Suara.com
·17 Desember 2022
In partnership with
Yahoo sportsSuara.com
·17 Desember 2022
Suara.com - Maroko besutan Walid Regragui menjadi tim paling fenomenal di Piala Dunia 2022. Datang ke Qatar dengan status underdog, tim berjuluk Singa Atlas ternyata mampu mencapai babak semifinal, yang merupakan sejarah baru bagi negara Afrika di ajang Piala Dunia.
Tiga tim yang menduduki 10 besar peringkat FIFA; Belgia, Spanyol dan Portugal, dilibas Maroko yang bermain efisien dan efektif di Piala Dunia 2022 di bawah komando Walid Regragui.
Namun, gaya bermain Maroko di Piala Dunia 2022 dikritik sejumlah pihak. Permainan defensif dinilai para pengkritik kurang menarik. Namun, Regragui tidak ambil pusing.

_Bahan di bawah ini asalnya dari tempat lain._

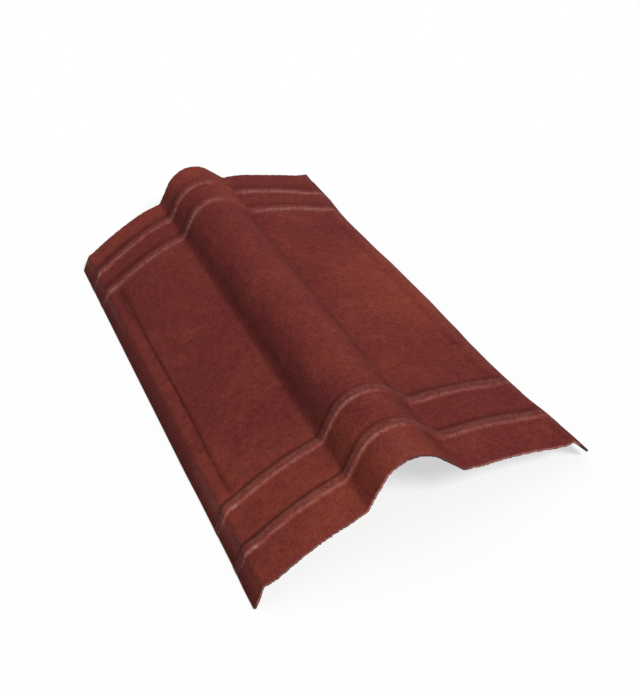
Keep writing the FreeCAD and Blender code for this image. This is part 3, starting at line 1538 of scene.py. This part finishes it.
@dataclass
class Studio:
    """A white floor, soft light from the near right and the camera of the photograph."""

    floor_size: float = 24.0
    floor_gap: float = 0.0003
    floor_glow: float = 0.6
    bounce_tone: float = 0.50
    sky_strength: float = 0.30
    lamp_direction: tuple[float, float, float] = (0.36, -1.15, 1.0)
    lamp_share: float = 0.70
    lamp_spread: float = 18.0
    camera_place: tuple[float, float, float] = (-0.3406, -1.5669, 1.0928)
    camera_azimuth: float = -13.947
    camera_elevation: float = 34.569
    camera_roll: float = -14.331
    camera_lens: float = 62.025
    camera_sight: float = 50.0

    def lay_floor(self) -> bpy.types.Object:
        """Lay the floor that the cap stands on.

        Returns:
            The floor.
        """
        mesh = bmesh.new()
        bmesh.ops.create_grid(mesh, x_segments=1, y_segments=1, size=self.floor_size / 2)
        bmesh.ops.translate(mesh, vec=(0.0, 0.0, -self.floor_gap), verts=mesh.verts)
        data = bpy.data.meshes.new("floor")
        mesh.to_mesh(data)
        mesh.free()
        data.materials.append(self._floor_material())
        floor = bpy.data.objects.new("floor", data)
        bpy.context.scene.collection.objects.link(floor)
        return floor

    def _floor_material(self) -> bpy.types.Material:
        """Build the floor's finish.

        Returns:
            White with a light shadow to the camera, and grey for the light that it throws back.
        """
        wires = Wiring("floor")
        matte, grey = (wires.add("ShaderNodeBsdfDiffuse") for _ in range(2))
        matte.inputs["Color"].default_value = WHITE
        grey.inputs["Color"].default_value = (self.bounce_tone,) * 3 + (1.0,)
        glow = wires.add("ShaderNodeEmission")
        seen = wires.add("ShaderNodeMixShader")
        wires.feed(seen.inputs[0], self.floor_glow)
        wires.feed(seen.inputs[1], matte.outputs["BSDF"])
        wires.feed(seen.inputs[2], glow.outputs["Emission"])
        rays = wires.add("ShaderNodeLightPath")
        shader = wires.add("ShaderNodeMixShader")
        wires.feed(shader.inputs[0], rays.outputs["Is Camera Ray"])
        wires.feed(shader.inputs[1], grey.outputs["BSDF"])
        wires.feed(shader.inputs[2], seen.outputs["Shader"])
        output = wires.add("ShaderNodeOutputMaterial")
        wires.feed(output.inputs["Surface"], shader.outputs["Shader"])
        return wires.material

    def light_sky(self) -> None:
        """Light the sky, white to the camera and in glossy reflections, and softer on the cap."""
        world = bpy.data.worlds.new("studio")
        world.use_nodes = True
        tree = world.node_tree
        tree.nodes.clear()
        rays = tree.nodes.new("ShaderNodeLightPath")
        seen = tree.nodes.new("ShaderNodeMath")
        seen.operation = "MAXIMUM"
        tree.links.new(rays.outputs["Is Camera Ray"], seen.inputs[0])
        tree.links.new(rays.outputs["Is Glossy Ray"], seen.inputs[1])
        mixed = tree.nodes.new("ShaderNodeMixShader")
        tree.links.new(seen.outputs[0], mixed.inputs[0])
        for socket, strength in ((mixed.inputs[1], self.sky_strength), (mixed.inputs[2], 1.0)):
            background = tree.nodes.new("ShaderNodeBackground")
            background.inputs["Color"].default_value = WHITE
            background.inputs["Strength"].default_value = strength
            tree.links.new(background.outputs[0], socket)
        output = tree.nodes.new("ShaderNodeOutputWorld")
        tree.links.new(mixed.outputs[0], output.inputs["Surface"])
        bpy.context.scene.world = world

    def hang_lamp(self) -> None:
        """Hang one wide, soft lamp, as strong on the level floor wherever it hangs."""
        sun = bpy.data.lights.new("lamp", "SUN")
        sun.energy = self.lamp_share * math.pi * Vector(self.lamp_direction).length / self.lamp_direction[2]
        sun.angle = math.radians(self.lamp_spread)
        lamp = bpy.data.objects.new("lamp", sun)
        lamp.rotation_euler = Vector(self.lamp_direction).to_track_quat("Z", "Y").to_euler()
        bpy.context.scene.collection.objects.link(lamp)

    def aim_camera(self) -> None:
        """Place the camera where the photograph was taken from."""
        azimuth, elevation, roll = self.camera_azimuth, self.camera_elevation, self.camera_roll
        level = cosine(elevation)
        back = Vector((sine(azimuth) * level, -cosine(azimuth) * level, sine(elevation)))
        right = (-back).cross(Vector((0.0, 0.0, 1.0))).normalized()
        up = right.cross(-back)
        turned_right = right * cosine(roll) + up * sine(roll)
        turned_up = up * cosine(roll) - right * sine(roll)
        data = bpy.data.cameras.new("camera")
        data.lens = self.camera_lens
        data.clip_end = self.camera_sight
        camera = bpy.data.objects.new("camera", data)
        turn = Matrix((turned_right, turned_up, back)).transposed().to_4x4()
        camera.matrix_world = Matrix.Translation(Vector(self.camera_place)) @ turn
        bpy.context.scene.collection.objects.link(camera)
        bpy.context.scene.camera = camera


def main() -> None:
    """Build the cap and its studio, and report each piece."""
    logging.basicConfig(level=logging.INFO, format="%(name)s: %(message)s")
    bpy.context.scene.view_settings.view_transform = "Standard"
    sheet = RidgeSheet().build()
    LOG.info("%s: %d faces", sheet.name, len(sheet.data.polygons))
    studio = Studio()
    floor = studio.lay_floor()
    LOG.info("%s: %d faces", floor.name, len(floor.data.polygons))
    studio.light_sky()
    studio.hang_lamp()
    studio.aim_camera()


if __name__ == "__main__":
    main()
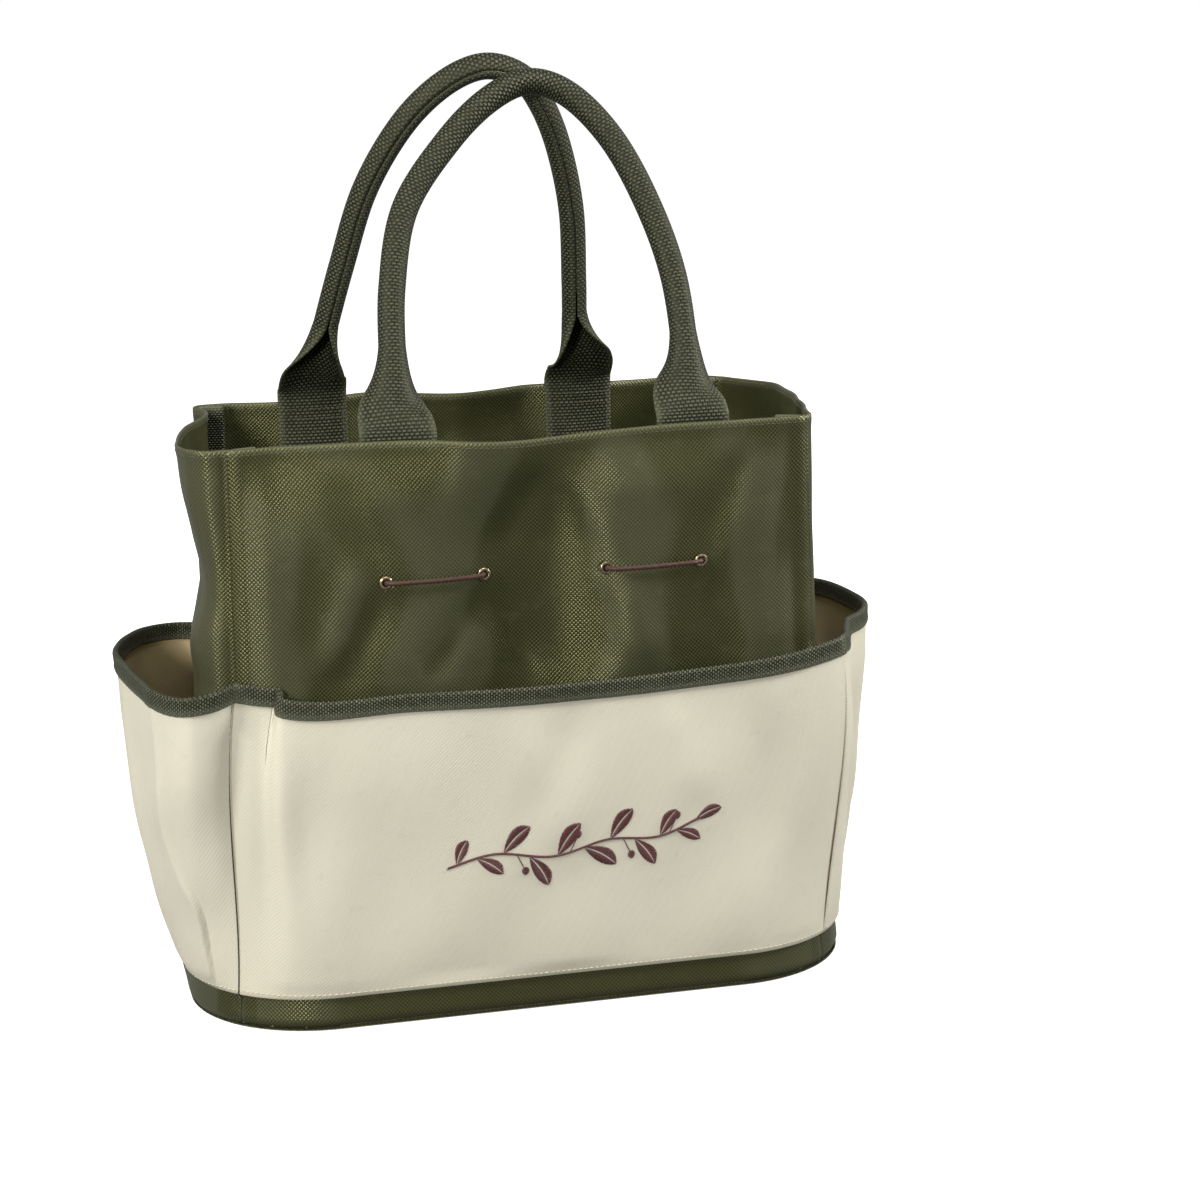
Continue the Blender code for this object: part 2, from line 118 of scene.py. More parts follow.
def make_camera():
    yaw, pitch, roll = (math.radians(angle) for angle in CAMERA_TURN)
    forward = Vector((math.sin(yaw) * math.cos(pitch), math.cos(yaw) * math.cos(pitch), -math.sin(pitch)))
    level = Vector((math.cos(yaw), -math.sin(yaw), 0.0))
    above = level.cross(forward)
    right = level * math.cos(roll) + above * math.sin(roll)
    up = above * math.cos(roll) - level * math.sin(roll)
    camera = bpy.data.objects.new("camera", bpy.data.cameras.new("camera"))
    camera.data.sensor_width = 36.0
    camera.data.lens = 80.75
    camera.data.clip_start = 0.05
    turn = Matrix((right, up, -forward)).transposed().to_4x4()
    camera.matrix_world = Matrix.Translation(CAMERA_PLACE) @ turn
    bpy.context.scene.collection.objects.link(camera)
    bpy.context.scene.camera = camera


make_camera()

# ---- Small numeric helpers, on arrays ----


def smoothstep(value):
    value = np.clip(value, 0.0, 1.0)
    return value * value * (3 - 2 * value)


def mix(low, high, share):
    return low + (high - low) * share


def curve_through(points, at):
    """A smooth curve through rows of (place, value, ...), read at each place in at."""
    table = np.array(points, float)
    places, values = table[:, 0], table[:, 1:]
    slopes = np.gradient(values, places, axis=0)
    at = np.clip(np.asarray(at, float), places[0], places[-1])
    index = np.clip(np.searchsorted(places, at, side="right") - 1, 0, len(places) - 2)
    step = (places[index + 1] - places[index])[..., None]
    s = (at[..., None] - places[index][..., None]) / step
    low, high = values[index], values[index + 1]
    rise = (3 - 2 * s) * s * s
    bent = s * (1 - s) * (slopes[index] * (1 - s) - slopes[index + 1] * s) * step
    result = low + (high - low) * rise + bent
    return result[..., 0] if result.shape[-1] == 1 else result


def run_along(line):
    """Length so far at each point of a line."""
    return np.concatenate([[0.0], np.cumsum(np.linalg.norm(np.diff(line, axis=0), axis=1))])


def read_along(table, run, at):
    """Rows of a table at given lengths along a line."""
    return np.stack([np.interp(at, run, table[:, axis]) for axis in range(table.shape[1])], axis=-1)


def unit(vectors):
    return vectors / np.linalg.norm(vectors, axis=-1, keepdims=True)


def along_outline(points, share):
    """Points at even shares of the length of a smooth outline through the given points."""
    points = np.array(points, float)
    steps = run_along(points)
    line = curve_through(np.column_stack([steps / steps[-1], points]), np.linspace(0, 1, 600))
    run = run_along(line)
    return read_along(line, run / run[-1], share)


def smooth_path(points, step):
    """Points about a step apart on a smooth line through the given points."""
    points = np.array(points, float)
    gaps = run_along(points)
    count = int(gaps[-1] / step)
    line = curve_through(np.column_stack([gaps, points]), np.linspace(0, gaps[-1], count * 3))
    run = run_along(line)
    return read_along(line, run, np.linspace(0, run[-1], count))


def stroke(x, z, x0, z0, x1, z1, width, amount):
    """A soft fold from one point to another: 1 along its line, fading to both sides and at its ends."""
    dx, dz = x1 - x0, z1 - z0
    length = math.hypot(dx, dz)
    along = ((x - x0) * dx + (z - z0) * dz) / length
    across = ((x - x0) * dz - (z - z0) * dx) / length
    taper = max(2 * width, 0.5 * length)
    ends = smoothstep((along + width) / taper) * smoothstep((length + width - along) / taper)
    return amount * np.exp(-((across / width) ** 2)) * ends


def waves(x, z, seed, length, amount):
    """Low unevenness of cloth: a few waves of random direction, each about the given length."""
    draw = random.Random(seed)
    total = np.zeros_like(x * 1.0)
    for _ in range(7):
        turn = draw.uniform(0, math.pi)
        size = length * draw.uniform(0.6, 1.6)
        phase = draw.uniform(0, 2 * math.pi)
        total += np.sin(2 * math.pi * (x * math.cos(turn) + z * math.sin(turn)) / size + phase)
    return total * amount / 3.0


# ---- The bag's outline ----


def half_width(z):
    lower = mix(HALF_WIDTH_BASE, HALF_WIDTH_MID, np.minimum(z / POCKET_TOP, 1.0))
    above = np.clip((z - POCKET_TOP) / (HEIGHT - POCKET_TOP), 0, 1)
    return lower + (HALF_WIDTH_RIM - HALF_WIDTH_MID) * above


def half_depth(z):
    return mix(HALF_DEPTH_BASE, HALF_DEPTH_RIM, np.minimum(z / POCKET_TOP, 1.0))


def corner_radius(z):
    return mix(CORNER_BASE, CORNER_RIM, smoothstep(z / CORNER_RISE))


def face_point(face, t, z, out):
    """Points on a face at t from its left seam (0) to its right seam (1), out from the wall's outer side."""
    radius = corner_radius(z)
    reach, half_run = (half_depth(z), half_width(z)) if face in PANELS else (half_width(z), half_depth(z))
    half_run = half_run - radius
    straight = np.clip((t - CORNER_SHARE) / (1 - 2 * CORNER_SHARE), 0, 1)
    turn = np.where(t < CORNER_SHARE, t / CORNER_SHARE - 1, 0.0)
    turn = np.where(t > 1 - CORNER_SHARE, 1 - (1 - t) / CORNER_SHARE, turn) * math.pi / 4
    along = mix(-half_run, half_run, straight)
    facing = math.radians(FACES[face])
    cos, sin = math.cos(facing), math.sin(facing)
    x = cos * (reach - radius) - sin * along + np.cos(facing + turn) * (radius + out)
    y = sin * (reach - radius) + cos * along + np.sin(facing + turn) * (radius + out)
    return np.stack([x, y, z + 0 * t], axis=-1)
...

Winger Timnas Maroko, Hakim Ziyech (kiri) berebut bola dengan winger Timnas Kroasia, Ivan Perisic pada laga Piala Dunia 2022 di Stadion Al Bayt, Al Khor, Qatar, Rabu (23/11/2022) petang WIB. [FADEL SENNA / AFP]
Sebagaimana diketahui, negara-negara Afrika memiliki sejarah manajerial buruk yang berdampak pada kinerja tim nasional mereka di Piala Dunia. Sebut saja Nigeria atau Pantai Gading yang memecat pelatih yang sukses membimbing mereka ke Piala Dunia 2010, atau Togo yang menendang Stephen Keshi yang membantu mereka lolos ke Piala Dunia 2006.
Keputusan-keputusan tersebut ternyata berdampak buruk. Kinerja para pemain dan performa tim-tim tersebut merosot.
Maroko sebenarnya juga mengikuti jalan yang sama ketika mereka memecat pelatih Vahid Halidhodzic, tiga bulan sebelum dimulainya Piala Dunia 2022. Pemecatan tersebut terjadi lantaran perselisihan Halidhodzic dengan para pemain dan federasi yang menyebabkan bintang mereka Hakim Ziyech keluar dari tim.
Tidak memiliki banyak waktu, Federasi Sepak Bola Maroko pun memilih Walid Regragui dengan harapan pendekatannya yang mengutamakan defensive play dapat membantu tim meraih kesuksesan.
Keputusan tersebut terbayar. Regragui tidak hanya membantu Maroko mencapai semifinal Piala Dunia, akan tetapi juga mengubah wajah sepak bola Afrika di pesta akbar sepak bola sejagat.
Selama bertahun-tahun, sepak bola Afrika lebih mengutamakan individualisme, dengan tim-tim yang terlalu mengandalkan pemain bintang seperti Samuel Eto'o (Kamerun), Didier Drogba (Pantai Gading), Michael Essien (Nigeria). Fokus pada satu individu, kekompakan tim pun kerap dikorbankan, dan lini lain dalam tim menjadi rentan.
Regragui, yang punya pengalaman bermain di klub Eropa dan punya pengalaman melatih klub Afrika, memahami anomali tersebut. Ia pun melawan arus dan memilih tidak berpaku pada kehebatan individu demi terciptanya permainan yang efektif.